#### Task objective
Only the lines from the start of the data through the one containing "return runs" belong in your answer; return them exactly.

— start of Data section —

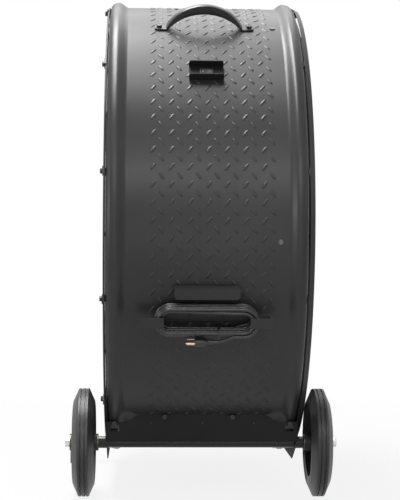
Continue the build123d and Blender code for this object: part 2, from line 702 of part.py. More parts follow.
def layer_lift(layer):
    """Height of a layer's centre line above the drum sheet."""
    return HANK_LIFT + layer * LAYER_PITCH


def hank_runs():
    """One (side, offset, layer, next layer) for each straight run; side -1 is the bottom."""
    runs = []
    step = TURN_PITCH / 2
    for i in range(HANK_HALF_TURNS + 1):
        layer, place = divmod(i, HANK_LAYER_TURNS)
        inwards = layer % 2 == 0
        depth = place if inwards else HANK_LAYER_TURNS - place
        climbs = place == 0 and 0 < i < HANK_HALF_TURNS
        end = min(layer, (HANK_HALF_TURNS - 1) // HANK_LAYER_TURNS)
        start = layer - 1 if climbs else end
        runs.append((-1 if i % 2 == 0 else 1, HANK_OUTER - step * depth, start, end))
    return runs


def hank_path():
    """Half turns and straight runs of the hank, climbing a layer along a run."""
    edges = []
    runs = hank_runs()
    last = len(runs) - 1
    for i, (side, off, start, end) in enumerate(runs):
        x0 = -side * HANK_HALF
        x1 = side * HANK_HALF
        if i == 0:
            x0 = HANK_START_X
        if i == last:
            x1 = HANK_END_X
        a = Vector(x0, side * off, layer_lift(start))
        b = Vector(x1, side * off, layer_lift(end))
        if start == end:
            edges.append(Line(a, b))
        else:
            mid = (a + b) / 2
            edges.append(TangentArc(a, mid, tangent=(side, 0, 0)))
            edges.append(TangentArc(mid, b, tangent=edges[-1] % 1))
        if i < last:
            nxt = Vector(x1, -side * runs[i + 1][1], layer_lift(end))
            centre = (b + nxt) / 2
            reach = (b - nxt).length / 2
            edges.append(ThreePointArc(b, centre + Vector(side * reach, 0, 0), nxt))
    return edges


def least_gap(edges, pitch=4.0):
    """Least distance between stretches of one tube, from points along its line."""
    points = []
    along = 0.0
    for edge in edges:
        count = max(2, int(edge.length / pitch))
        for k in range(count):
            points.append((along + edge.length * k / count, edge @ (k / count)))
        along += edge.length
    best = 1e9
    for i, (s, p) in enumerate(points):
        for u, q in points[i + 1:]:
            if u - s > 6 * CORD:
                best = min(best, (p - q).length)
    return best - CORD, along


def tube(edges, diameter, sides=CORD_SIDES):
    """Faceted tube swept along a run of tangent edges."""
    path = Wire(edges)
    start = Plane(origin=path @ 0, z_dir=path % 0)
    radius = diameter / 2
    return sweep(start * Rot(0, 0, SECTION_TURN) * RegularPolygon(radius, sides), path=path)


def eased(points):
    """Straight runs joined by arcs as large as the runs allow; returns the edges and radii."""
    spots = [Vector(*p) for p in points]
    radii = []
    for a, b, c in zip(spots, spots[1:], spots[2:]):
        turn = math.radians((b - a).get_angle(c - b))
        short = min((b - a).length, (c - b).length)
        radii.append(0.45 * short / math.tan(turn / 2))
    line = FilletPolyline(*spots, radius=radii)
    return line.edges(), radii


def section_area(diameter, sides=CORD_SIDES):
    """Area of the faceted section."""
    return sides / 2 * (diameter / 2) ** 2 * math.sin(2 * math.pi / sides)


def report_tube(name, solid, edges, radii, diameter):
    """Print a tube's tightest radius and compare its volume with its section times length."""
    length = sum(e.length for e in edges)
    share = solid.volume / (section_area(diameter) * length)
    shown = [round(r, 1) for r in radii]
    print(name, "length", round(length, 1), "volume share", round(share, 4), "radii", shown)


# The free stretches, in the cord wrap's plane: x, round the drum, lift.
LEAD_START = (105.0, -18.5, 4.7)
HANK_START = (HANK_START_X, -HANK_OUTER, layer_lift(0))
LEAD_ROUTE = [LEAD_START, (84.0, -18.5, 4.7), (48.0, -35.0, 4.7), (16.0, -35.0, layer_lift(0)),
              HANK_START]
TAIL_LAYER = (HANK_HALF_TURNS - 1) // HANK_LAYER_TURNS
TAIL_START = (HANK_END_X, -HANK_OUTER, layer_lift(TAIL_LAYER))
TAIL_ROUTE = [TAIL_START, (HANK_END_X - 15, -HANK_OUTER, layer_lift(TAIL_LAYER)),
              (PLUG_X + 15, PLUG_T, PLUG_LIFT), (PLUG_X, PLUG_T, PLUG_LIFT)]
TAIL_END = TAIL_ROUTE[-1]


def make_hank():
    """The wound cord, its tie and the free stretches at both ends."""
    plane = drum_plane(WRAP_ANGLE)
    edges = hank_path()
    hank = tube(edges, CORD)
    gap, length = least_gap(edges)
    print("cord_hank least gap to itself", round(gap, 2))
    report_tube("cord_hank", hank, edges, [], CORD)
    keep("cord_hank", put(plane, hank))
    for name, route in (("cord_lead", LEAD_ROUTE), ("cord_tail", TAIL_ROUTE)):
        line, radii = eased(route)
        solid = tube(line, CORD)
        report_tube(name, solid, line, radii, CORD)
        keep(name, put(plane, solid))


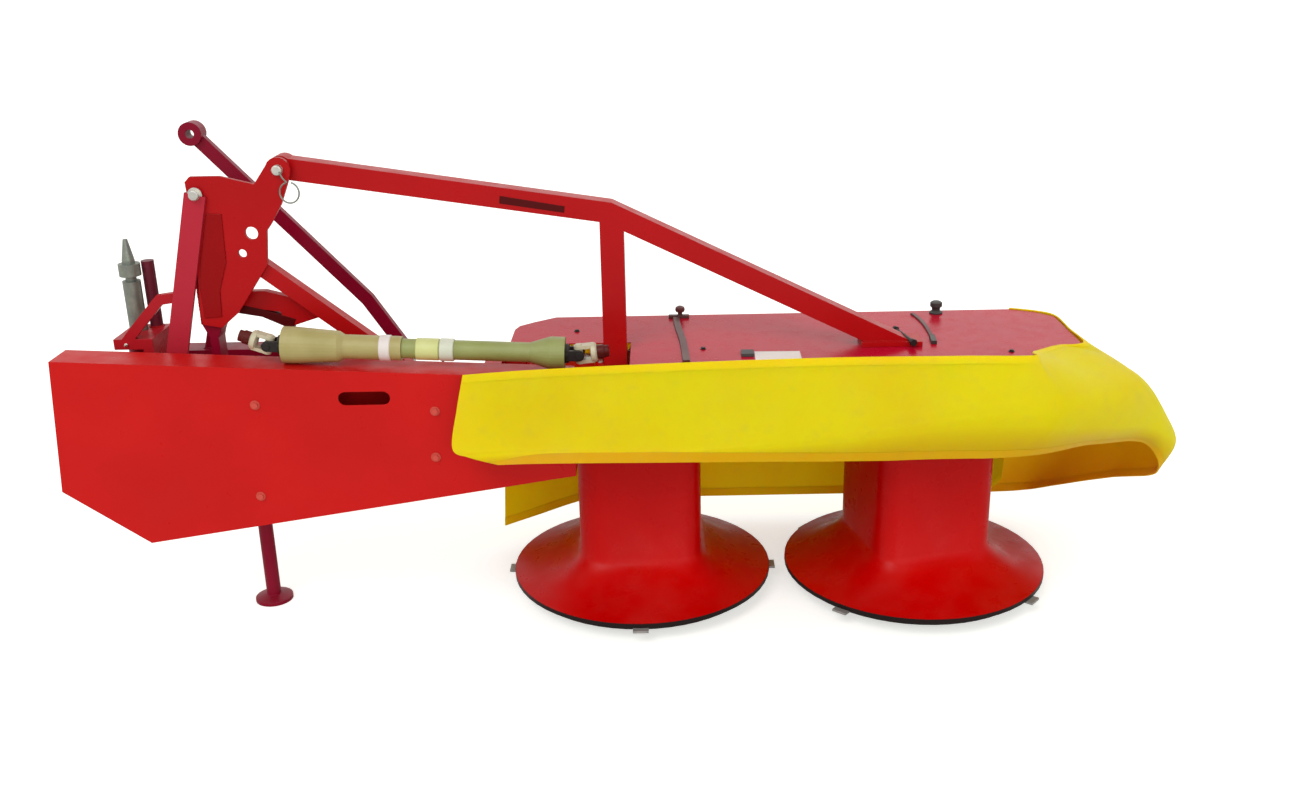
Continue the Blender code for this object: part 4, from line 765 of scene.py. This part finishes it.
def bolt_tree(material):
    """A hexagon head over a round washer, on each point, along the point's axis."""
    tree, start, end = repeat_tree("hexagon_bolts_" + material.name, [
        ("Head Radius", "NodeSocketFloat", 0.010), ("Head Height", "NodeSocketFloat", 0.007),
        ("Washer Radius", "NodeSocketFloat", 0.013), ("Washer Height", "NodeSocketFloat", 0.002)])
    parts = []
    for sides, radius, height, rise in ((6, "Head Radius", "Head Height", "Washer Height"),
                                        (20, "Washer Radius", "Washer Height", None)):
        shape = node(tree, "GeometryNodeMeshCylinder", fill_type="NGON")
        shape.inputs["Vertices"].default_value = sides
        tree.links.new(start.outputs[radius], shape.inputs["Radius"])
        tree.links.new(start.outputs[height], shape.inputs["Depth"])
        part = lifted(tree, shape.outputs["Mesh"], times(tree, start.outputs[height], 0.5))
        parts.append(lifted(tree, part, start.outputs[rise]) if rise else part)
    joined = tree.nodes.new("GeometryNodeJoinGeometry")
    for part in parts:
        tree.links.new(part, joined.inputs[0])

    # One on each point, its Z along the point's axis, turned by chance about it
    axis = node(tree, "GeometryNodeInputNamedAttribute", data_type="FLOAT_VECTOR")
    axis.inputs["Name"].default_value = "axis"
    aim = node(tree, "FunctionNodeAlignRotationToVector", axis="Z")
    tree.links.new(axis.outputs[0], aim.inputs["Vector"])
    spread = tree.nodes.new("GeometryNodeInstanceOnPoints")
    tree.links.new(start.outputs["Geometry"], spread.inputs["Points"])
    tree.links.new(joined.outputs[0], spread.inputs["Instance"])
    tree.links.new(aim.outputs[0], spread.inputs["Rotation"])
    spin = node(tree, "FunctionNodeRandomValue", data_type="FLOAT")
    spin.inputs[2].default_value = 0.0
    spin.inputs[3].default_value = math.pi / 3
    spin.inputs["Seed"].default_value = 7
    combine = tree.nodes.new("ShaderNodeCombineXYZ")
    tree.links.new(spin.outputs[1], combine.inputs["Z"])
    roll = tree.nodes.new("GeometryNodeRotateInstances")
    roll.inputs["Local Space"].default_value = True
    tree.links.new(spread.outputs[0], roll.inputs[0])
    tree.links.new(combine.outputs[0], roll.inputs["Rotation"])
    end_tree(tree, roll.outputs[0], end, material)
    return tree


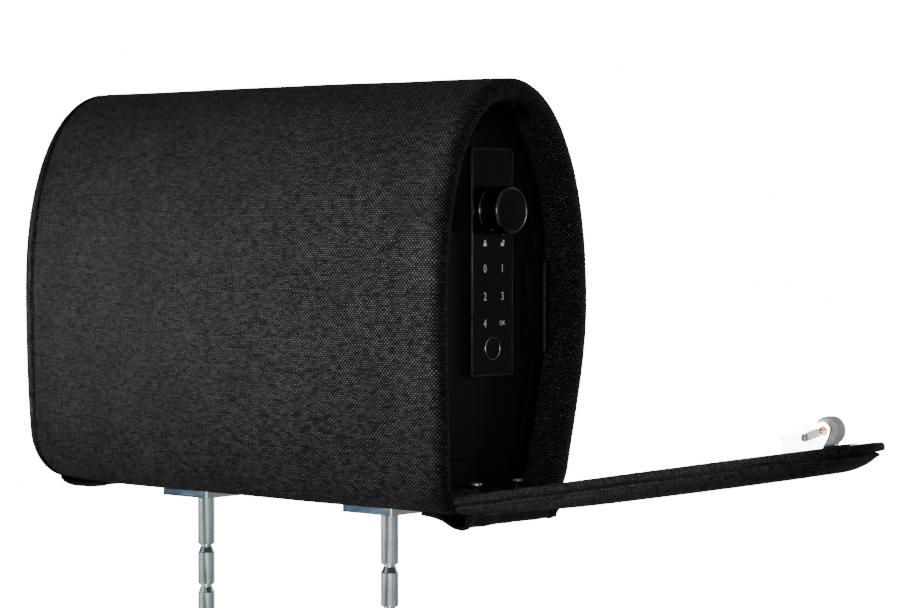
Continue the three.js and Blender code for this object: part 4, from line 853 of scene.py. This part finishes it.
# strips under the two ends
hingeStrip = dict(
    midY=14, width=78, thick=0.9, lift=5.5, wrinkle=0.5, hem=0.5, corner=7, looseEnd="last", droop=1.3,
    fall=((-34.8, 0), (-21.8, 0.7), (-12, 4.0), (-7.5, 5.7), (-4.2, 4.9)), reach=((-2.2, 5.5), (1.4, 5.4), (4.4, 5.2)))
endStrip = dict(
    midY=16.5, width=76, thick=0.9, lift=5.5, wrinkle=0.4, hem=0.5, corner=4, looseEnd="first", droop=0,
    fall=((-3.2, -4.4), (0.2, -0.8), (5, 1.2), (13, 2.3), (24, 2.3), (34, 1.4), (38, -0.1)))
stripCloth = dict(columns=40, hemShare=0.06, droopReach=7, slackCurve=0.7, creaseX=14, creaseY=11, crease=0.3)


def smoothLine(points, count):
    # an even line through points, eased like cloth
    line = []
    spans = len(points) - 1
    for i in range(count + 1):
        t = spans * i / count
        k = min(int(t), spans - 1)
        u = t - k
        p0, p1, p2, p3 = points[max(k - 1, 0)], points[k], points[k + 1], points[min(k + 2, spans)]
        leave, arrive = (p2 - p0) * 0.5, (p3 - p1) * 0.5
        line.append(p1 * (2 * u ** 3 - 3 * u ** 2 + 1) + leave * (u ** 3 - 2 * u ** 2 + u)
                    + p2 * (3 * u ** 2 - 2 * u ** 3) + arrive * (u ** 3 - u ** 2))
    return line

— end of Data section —

#### The result
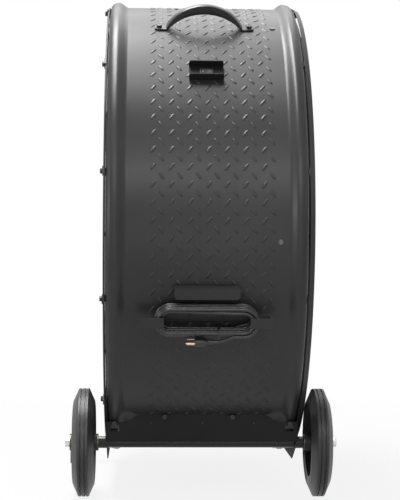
Continue the build123d and Blender code for this object: part 2, from line 702 of part.py. More parts follow.
def layer_lift(layer):
    """Height of a layer's centre line above the drum sheet."""
    return HANK_LIFT + layer * LAYER_PITCH


def hank_runs():
    """One (side, offset, layer, next layer) for each straight run; side -1 is the bottom."""
    runs = []
    step = TURN_PITCH / 2
    for i in range(HANK_HALF_TURNS + 1):
        layer, place = divmod(i, HANK_LAYER_TURNS)
        inwards = layer % 2 == 0
        depth = place if inwards else HANK_LAYER_TURNS - place
        climbs = place == 0 and 0 < i < HANK_HALF_TURNS
        end = min(layer, (HANK_HALF_TURNS - 1) // HANK_LAYER_TURNS)
        start = layer - 1 if climbs else end
        runs.append((-1 if i % 2 == 0 else 1, HANK_OUTER - step * depth, start, end))
    return runs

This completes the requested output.